Anyways, I thank you in advance. Please do comment to share what's on your mind.

Sincerly Yours,
Zane.

P.P.S.
I remembered now. I think i hav problems when it comes to relationships. I love to be in one, but i don't wanna be held down by the restrictions of one girl. yes, it sounds bad, but i realized that is how i am. I cannot stay socializing to only ONE girl. I have had a relationship where she prevented me from talking to other girls. Needless to say, i broke it off. Too different on how we see things. Maybe i do have commitment issues. Why would you care if i keep hurting myself in the process? But hey, I'm in one right now and today is our one month. Congrats to me.

Anyways, here's a story for you guys.

I was on the bus today and this girl kept on looking my direction. At first, i thought she was just looking past me and through the window but then i found myself staring into her eyes and she was staring back. So, the bus ride was really long. Traffic all the way to my destination, even though it wasn't the usual rush hour moment. She got up and sat next to me (because she was sitting across me).

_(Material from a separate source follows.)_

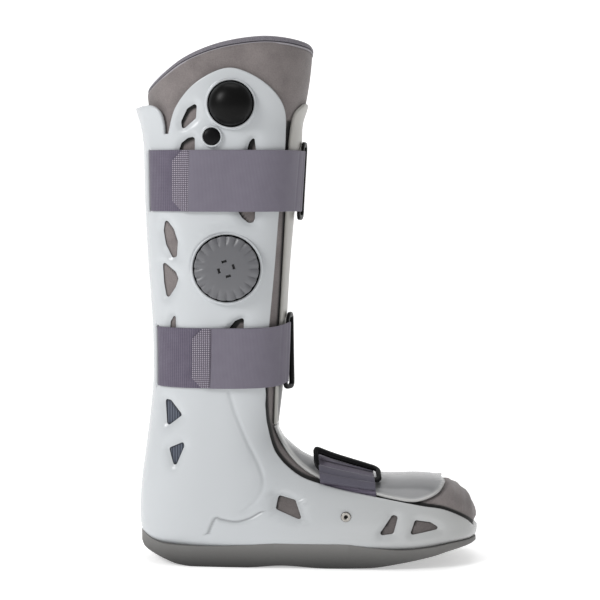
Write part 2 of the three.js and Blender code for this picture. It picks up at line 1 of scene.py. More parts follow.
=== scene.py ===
# %% [markdown]
# # A tall walking boot
# The boot is a stiff plastic shell round a padded liner, closed by three straps. Every piece here
# is a surface worked out with numpy from one form: the outside of the boot, described by ribs.
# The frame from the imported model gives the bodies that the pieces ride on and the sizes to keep.
# Lengths are in millimetres here, and become metres when a mesh is made.

import bmesh
import bpy
import numpy as np
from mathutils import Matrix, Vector
from mathutils.geometry import delaunay_2d_cdt
from mathutils.kdtree import KDTree


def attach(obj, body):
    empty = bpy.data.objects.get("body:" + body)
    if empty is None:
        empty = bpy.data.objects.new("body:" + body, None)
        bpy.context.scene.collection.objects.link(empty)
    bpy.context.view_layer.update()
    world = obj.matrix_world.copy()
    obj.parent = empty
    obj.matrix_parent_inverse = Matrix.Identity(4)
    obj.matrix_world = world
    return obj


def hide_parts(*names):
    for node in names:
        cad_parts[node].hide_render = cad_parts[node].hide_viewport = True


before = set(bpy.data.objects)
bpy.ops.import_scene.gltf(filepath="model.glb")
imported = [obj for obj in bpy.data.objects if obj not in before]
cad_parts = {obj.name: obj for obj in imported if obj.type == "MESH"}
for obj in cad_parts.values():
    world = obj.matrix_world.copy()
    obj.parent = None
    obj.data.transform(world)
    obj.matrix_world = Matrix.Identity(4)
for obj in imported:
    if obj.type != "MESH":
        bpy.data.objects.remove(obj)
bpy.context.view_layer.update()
MM = 0.001

# %% [markdown]
# ## Camera, floor and light
# The photo is a level product shot from a little above, on white. A long lens keeps the sides
# nearly parallel. The camera stands where the strap edges and the rings line up with the photo.

# %% The camera
CAMERA_PLACE = (0.0663, -1.370, 0.3216)
CAMERA_DOWN = 4.19
FOCAL_PIXELS = 1612.0
PHOTO_PIXELS = 600.0
SENSOR = 36.0

lens = bpy.data.cameras.new("camera")
lens.sensor_width = SENSOR
lens.lens = SENSOR * FOCAL_PIXELS / PHOTO_PIXELS
camera = bpy.data.objects.new("camera", lens)
camera.location = CAMERA_PLACE
camera.rotation_euler = (np.radians(90 - CAMERA_DOWN), 0, 0)
bpy.context.scene.collection.objects.link(camera)
bpy.context.scene.camera = camera
print("camera at", CAMERA_PLACE, "with a lens of", round(lens.lens, 1), "mm")


# %% [markdown]
# ### Floor and lights
# A product shot stands on white paper that curves up behind it. That could be a plane in a white
# world, but a sweep keeps the soft shadow under the sole and shows no line where it ends. It glows
# a little by itself, so that it comes out white while the boot keeps its greys. Two square lights
# give the broad, soft highlights of a studio.

# %% The floor
def sweep(name, half_width, near, far, height, radius, steps=24):
    """A floor that turns up into a backdrop: a straight run, a quarter circle, a straight wall."""
    turn = np.linspace(0, np.pi / 2, steps)
    y = np.concatenate([[near], far - radius + radius * np.sin(turn), [far]])
    z = np.concatenate([[0], radius * (1 - np.cos(turn)), [height]])
    x = np.array([-half_width, half_width])
    grid = np.stack([np.repeat(x, len(y)), np.tile(y, 2), np.tile(z, 2)], 1)
    n = len(y)
    faces = [(i, n + i, n + i + 1, i + 1) for i in range(n - 1)]
    mesh = bpy.data.meshes.new(name)
    mesh.from_pydata(grid.tolist(), [], faces)
    mesh.polygons.foreach_set("use_smooth", [True] * len(faces))
    obj = bpy.data.objects.new(name, mesh)
    bpy.context.scene.collection.objects.link(obj)
    return obj


FLOOR_TONE = (0.93, 0.93, 0.93, 1)
FLOOR_GLOW = 0.42
WHITE = (1, 1, 1, 1)
floor = sweep("floor", half_width=4.0, near=-4.0, far=2.4, height=4.0, radius=1.0)
floor_finish = bpy.data.materials.new("floor_white")
floor_finish.use_nodes = True
floor_shader = floor_finish.node_tree.nodes["Principled BSDF"]
floor_shader.inputs["Base Color"].default_value = FLOOR_TONE
floor_shader.inputs["Emission Color"].default_value = WHITE
floor_shader.inputs["Emission Strength"].default_value = FLOOR_GLOW
floor_shader.inputs["Roughness"].default_value = 0.9
floor.data.materials.append(floor_finish)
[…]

She asked me if the bus went to this street. But clueless me, i said "I don't know." Now, i thought this would end the conversation at that. But she was persistant. She kept the conversation going with needless questions. Then, what made me laugh the most was when she said "Oh, my stop is coming up. I have to go now." Realize that she started the conversation when she asked if the bus stopped at her stop. She ended the conversation "come visit me sometime." Sadly, i do not know her name or her phone. So she is another stranger that i will, hopefully, converse with again, if fate will allow me.

I am now a big fan of Fate. I will expand more on that tomorrow. Cuz i'm tired. Laters Readers!